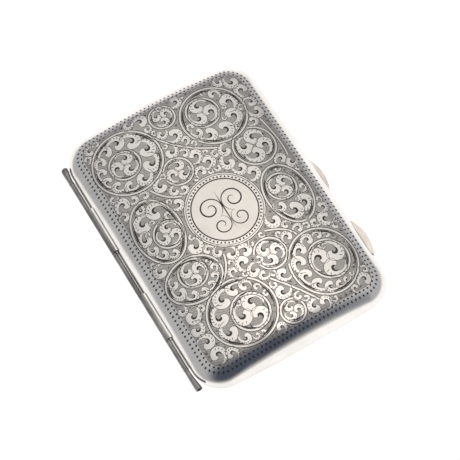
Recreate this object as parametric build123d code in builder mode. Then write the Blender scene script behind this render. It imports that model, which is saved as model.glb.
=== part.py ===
from build123d import *
from math import atan2, cos, hypot, pi, radians, sin, sqrt
import os

# Silver card case: a pillow-shaped lid and base joined by a five-knuckle hinge
# along one long side, with two thumb pieces on the other.
# +X points to the thumb pieces, +Y to the far short end, +Z out of the lid.
# The origin is the middle of the small flat under the base.  Millimetres.

# ---- driving dimensions ----
WIDTH = 65.5            # across the middle, hinge side to opening side
LENGTH = 92.6           # along the middle
CORNER_R = 9.0          # plan radius of the four corners
SIDE_BULGE = 0.3        # how far the long sides swell outwards
END_BULGE = 0.8         # how far the short ends swell outwards
APEX = 9.86             # seam to the crown of the lid's curve
ACROSS_R = 130.0        # radius of the crown across the case
ALONG_R = 423.0         # radius of the crown along the case
SHOULDER = 7.0          # width of the rounded shoulder
WALL = 0.6              # sheet thickness of both shells
LID_HEIGHT = 9.8        # seam to the top of the lid
SEAM_Z = 9.5            # height of the seam over the flat under the base
SEAM_GAP = 0.05         # half the gap between the two shells' edges

HALF_W = WIDTH / 2
HALF_L = LENGTH / 2

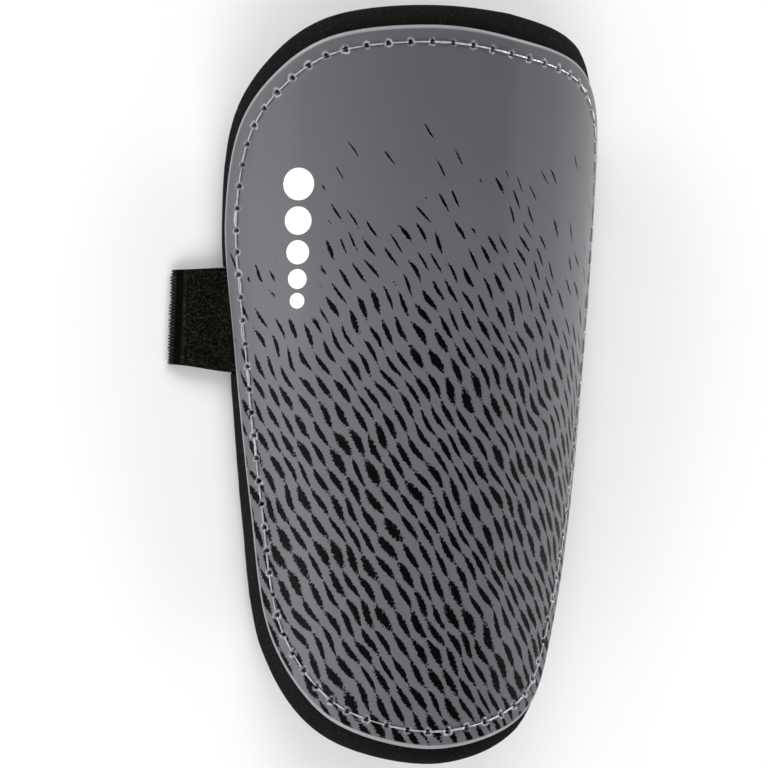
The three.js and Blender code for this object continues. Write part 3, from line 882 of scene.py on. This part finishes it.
def ribbed_strap():
    grid = ribbon_grid([rounded(sum(strap_corners(row), [])) for row in STRAP_ROWS], LONGEST_STEP)
    share = np.linspace(-1, 1, RIBS * RIB_CUTS + 1)
    fine = STRAP_ALONG + share * STRAP_WIDTH / 2
    paths = finer_rows(STRAP_ROWS, grid, fine)
    crest = np.abs(np.sin(np.arange(len(fine)) / RIB_CUTS * math.pi)) ** 1.4
    crest = (crest * rng.uniform(0.5, 1.05, RIBS + 1)[np.arange(len(fine)) // RIB_CUTS])[:, None]
    edge = smooth(1 - np.abs(share), 0.0, 0.03)[:, None]
    place = np.cumsum(np.linalg.norm(np.diff(paths[len(fine) // 2], axis=0, prepend=0), axis=1))
    rough = 0.03 * noise(fine[:, None] / 1.3, place[None, :] / 1.7, 21)
    height = STRAP_THICKNESS / 2 - RIB_DEPTH + RIB_DEPTH * crest
    height = height * (0.55 + 0.45 * edge) + np.minimum(rough, 0)
    # The upper layer sinks in beside the fold, where it is sewn down, and the same mask paints shade into
    # that groove.
    inward = paths[..., 0] - paths[..., 0].min(1, keepdims=True)
    sewn_dip_and_shade = smooth(inward, 0.5, 0.95) * (1 - smooth(inward, 2.7, 3.1)) * (paths[..., 1] > BACK_HEIGHT + 1.0)
    lit = (1 - smooth(inward, 0.2, 0.9)) * crest**2
    # The cords stand out where they turn round the fold.
    raised = smooth(paths[..., 1], BACK_HEIGHT + 0.05, BACK_HEIGHT + 0.45)
    bulge = FOLD_BULGE * raised * (1 - smooth(inward, 0.4, 1.3)) * crest * edge
    lower = height * (1 - 0.45 * sewn_dip_and_shade) + bulge
    piece, length = slab(
        "elastic_band", paths, alongs_at(fine, paths), height, lower, ELASTIC,
        ["elastic_strap"], {"sewn_dip_and_shade": sewn_dip_and_shade, "lit": lit},
    )


FLOOR = 3.0  # half its side, in metres

floor_mesh = bpy.data.meshes.new("floor")
floor_corners = [(-FLOOR, -FLOOR, 0), (FLOOR, -FLOOR, 0), (FLOOR, FLOOR, 0), (-FLOOR, FLOOR, 0)]
floor_mesh.from_pydata(floor_corners, [], [(0, 1, 2, 3)])
floor = bpy.data.objects.new("floor", floor_mesh)
bpy.context.collection.objects.link(floor)

ribbed_strap()


# The facing: its rows and steps, how many loops of yarn stand on it, and how much lower it lies for them.
FACING_ROWS, FACING_STEPS = 131, 72
LOOPS = 2600
LOOP_ROOM = 0.12


def panel_paths(rows, steps):
    """The strap's centreline on its upper layer, from where the facing starts nearly to the fold."""
    paths = []
    for row in rows:
        front = strap_corners(row)[0]
        x, z, _ = front[-1]
        front[-1] = (x + PANEL_SHORT - FOLD_RUN, z, 0.0)
        path = rounded(front, 20)
        at = np.concatenate([[0], np.cumsum(np.linalg.norm(np.diff(path, axis=0), axis=1))])
        start = TUCK * (1 - STRAP_DEPTH / radius_at(row)) + PANEL_START
        want = np.linspace(start, at[-1], steps)
        paths.append(np.stack([np.interp(want, at, path[:, k]) for k in (0, 1)], 1))
    return np.array(paths)


def facing():
    fine = STRAP_ALONG + np.linspace(-1, 1, FACING_ROWS) * STRAP_WIDTH / 2
    paths = finer_rows(STRAP_ROWS, panel_paths(STRAP_ROWS, FACING_STEPS), fine)
    alongs = alongs_at(fine, paths)
    rows, steps = paths.shape[:2]
    i, j = np.meshgrid(np.arange(rows), np.arange(steps), indexing="ij")
    rough = 0.13 * noise(i / 3.1, j / 3.1, 31) + 0.1 * noise(i / 7.3, j / 7.9, 32)
    rough = rough + 0.06 * noise(i / 1.3, j / 1.2, 33)
    rim = np.minimum.reduce([i, rows - 1 - i, j, steps - 1 - j])
    half = PANEL_THICKNESS / 2
    upper = half * (0.75 + 0.25 * smooth(rim, 0, 2))
    lower = (half - LOOP_ROOM) * (0.55 + 0.45 * smooth(rim, 0, 3)) + rough
    offset = -(STRAP_THICKNESS + PANEL_THICKNESS) / 2 - GAP
    seam = np.exp(-(((j - (steps - 3.0)) / 0.8) ** 2)) * (0.6 + 0.4 * noise(i / 2.0, j * 0.0, 36))
    piece, length = slab(
        "loop_facing", paths, alongs, upper, lower + LOOP_ROOM * seam, PILE,
        ["loop_panel"], {"seam": np.clip(seam, 0, 1)}, offset,
    )
    # Small arched loops of yarn stand on the face.
    way, normal = ways_and_normals(paths)
    face = placed(paths + normal * (offset - lower)[..., None], alongs)
    out = -np.stack([normal[..., 0], np.zeros((rows, steps)), normal[..., 1]], -1)
    aside = np.array([0, 1, 0])
    arc = np.linspace(-0.25, math.pi + 0.25, 6)
    loops = []
    for _ in range(LOOPS):
        r, s = rng.integers(1, rows - 1), rng.integers(1, steps - 1)
        turn, size = rng.uniform(0, 2 * math.pi), rng.uniform(0.28, 0.5)
        ahead = np.array([way[r, s, 0], 0, way[r, s, 1]])
        tangent = ahead * math.cos(turn) + aside * math.sin(turn)
        lean = np.array([rng.uniform(-0.2, 0.2), rng.uniform(-0.2, 0.2), 0])
        path = face[r, s] + np.outer(np.cos(arc) * size * 0.5, tangent)
        path = path + np.outer(np.sin(arc) * size, out[r, s])
        loops.append(path + np.outer(np.sin(arc), lean))
    points, faces = tube(loops, rng.uniform(0.035, 0.06, len(loops)), 4)
    tufts = make("loop_tufts", points, faces, TUFT)


facing()


# The camera, square to the guard's length and turned towards the strap's side.

PIXEL = 0.285  # of the photograph, in millimetres
PHOTO_PIXELS, MIDDLE_PIXEL = 768, 375.3  # the photograph's width, and where the curve's middle lies across it
AIM_ALONG, AIM_HEIGHT = 0.14, 40  # of the camera's aim, from the curve's middle
TURN = math.radians(22.5)
DISTANCE = 7000.0
SENSOR = 36
RIGHT = np.array([math.cos(TURN), 0, math.sin(TURN)])
BACK = np.array([-math.sin(TURN), 0, math.cos(TURN)])

camera_data = bpy.data.cameras.new("camera")
camera = bpy.data.objects.new("camera", camera_data)
bpy.context.collection.objects.link(camera)
aside = RIGHT * (PHOTO_PIXELS / 2 - MIDDLE_PIXEL) * PIXEL
centre = SHIFT + aside + np.array([0, AIM_ALONG, 0]) + BACK * AIM_HEIGHT
camera.location = Vector((centre + BACK * DISTANCE) / 1000)
camera.rotation_euler = (0, -TURN, 0)
camera_data.sensor_width = SENSOR
camera_data.lens = SENSOR * DISTANCE / (PHOTO_PIXELS * PIXEL)
camera_data.clip_start, camera_data.clip_end = 0.5, 100
bpy.context.scene.camera = camera


# The floor and the lights.


def floor_paint():
    n = Nodes("floor_paint")
    where = n.add("ShaderNodeTexCoord").outputs["Object"]
    tone = n.mix(n.noise(where, 3.0), (0.86, 0.86, 0.86), (0.88, 0.88, 0.88))
    return n.finish(Base_Color=tone, Roughness=0.8, Specular_IOR_Level=0.2)


floor_mesh.materials.append(floor_paint())


def softbox(name, place, size, power):
    """An area light that faces the guard and doesn't show in the picture."""
    data = bpy.data.lights.new(name, "AREA")
    data.shape = "RECTANGLE"
    data.size, data.size_y = size
    data.energy = power
    light = bpy.data.objects.new(name, data)
    bpy.context.collection.objects.link(light)
    light.location = place
    light.rotation_euler = (-Vector(place)).to_track_quat("-Z", "Y").to_euler()
    light.visible_camera = False


for end in (-1, 1):
    softbox("high_box", (-0.1, 1.9 * end, 1.6), (2.4, 1.5), 30)
    softbox("left_box", (-1.7, 1.4 * end, 0.6), (1.5, 1.0), 23)
    softbox("right_box", (1.7, 1.4 * end, 0.6), (1.5, 1.0), 22)


# The world's least light, and what more there is as the direction's X goes from one value to another.
DIM = 0.12
WORLD_STEPS = ((0.74, 0.86, 0.8), (-0.8, -0.92, 1.0), (0.05, -1.0, 0.6))


def studio():
    """Pale walls to the left and right, darker overhead."""
    world = bpy.data.worlds.new("studio")
    bpy.context.scene.world = world
    world.use_nodes = True
    tree = world.node_tree
    back = tree.nodes["Background"]
    back.inputs[0].default_value = (1, 1, 1, 1)
    split = tree.nodes.new("ShaderNodeSeparateXYZ")
    tree.links.new(tree.nodes.new("ShaderNodeTexCoord").outputs["Generated"], split.inputs[0])
    strength = back.inputs[1]
    for low, high, share in WORLD_STEPS:
        step = tree.nodes.new("ShaderNodeMapRange")
        step.interpolation_type = "SMOOTHSTEP"
        for k, value in enumerate((low, high, 0.0, share)):
            step.inputs[k + 1].default_value = value
        tree.links.new(split.outputs[0], step.inputs[0])
        add = tree.nodes.new("ShaderNodeMath")
        tree.links.new(add.outputs[0], strength)
        tree.links.new(step.outputs[0], add.inputs[1])
        strength = add.inputs[0]
    strength.default_value = DIM


studio()

bpy.context.scene.view_settings.view_transform = "Standard"
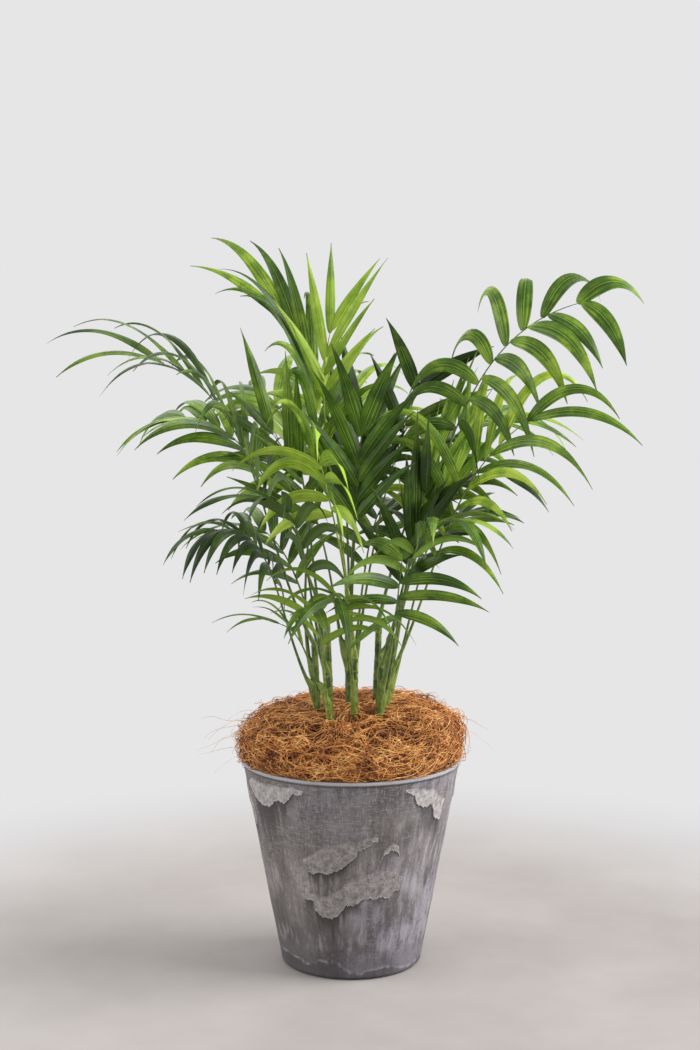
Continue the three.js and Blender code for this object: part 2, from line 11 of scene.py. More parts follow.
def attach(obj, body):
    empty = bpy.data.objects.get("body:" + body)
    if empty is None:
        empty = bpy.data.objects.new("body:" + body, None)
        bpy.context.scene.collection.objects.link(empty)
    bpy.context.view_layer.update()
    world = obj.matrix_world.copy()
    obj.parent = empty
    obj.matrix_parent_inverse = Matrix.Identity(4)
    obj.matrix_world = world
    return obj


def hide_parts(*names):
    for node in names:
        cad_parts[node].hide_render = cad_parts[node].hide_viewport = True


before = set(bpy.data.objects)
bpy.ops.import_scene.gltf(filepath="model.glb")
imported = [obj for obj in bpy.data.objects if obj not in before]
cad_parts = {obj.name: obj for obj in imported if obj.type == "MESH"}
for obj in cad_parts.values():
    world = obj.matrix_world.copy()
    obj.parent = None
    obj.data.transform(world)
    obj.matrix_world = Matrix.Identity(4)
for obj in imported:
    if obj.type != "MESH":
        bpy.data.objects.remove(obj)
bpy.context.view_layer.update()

MM = 0.001


# Pot: a straight-sided taper with a rounded foot and a thin pale lip, moulded in one piece from a matte
# stone-look mix. It stands on the floor and carries everything else.
POT_HEIGHT = 170.5
POT_RIM_RADIUS = 89.2
POT_FOOT_RADIUS = 57.0
POT_FOOT_EDGE = 4.0
POT_FOOT_EDGE_STEPS = 6
POT_WALL = 3.4
POT_FLOOR = 6.0
UP = Vector((0, 0, 1))
UNDERSIDE_RING = 9.0
UNDERSIDE_BEVEL = 1.5
UNDERSIDE_RECESS = 1.2
LIP_HEIGHT = 3.2
LIP_PROUD = 0.8
WALL_SIDES = 384
WALL_RINGS = 120


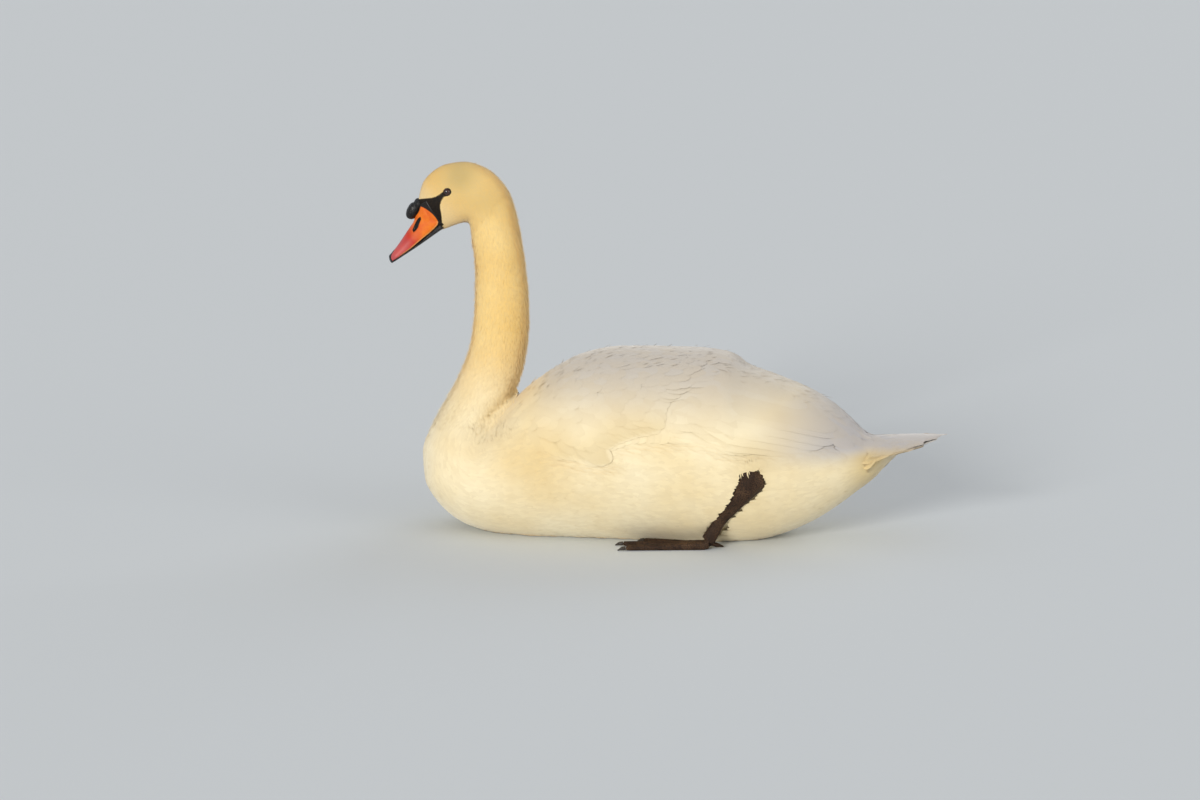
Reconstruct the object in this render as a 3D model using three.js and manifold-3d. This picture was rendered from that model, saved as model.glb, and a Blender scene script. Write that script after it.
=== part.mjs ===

> **YOUR OBJECTIVE**: Among the lines of the listing, how many hold the string "True"? Respond with only the number.

> **TASK SOLUTION**: 3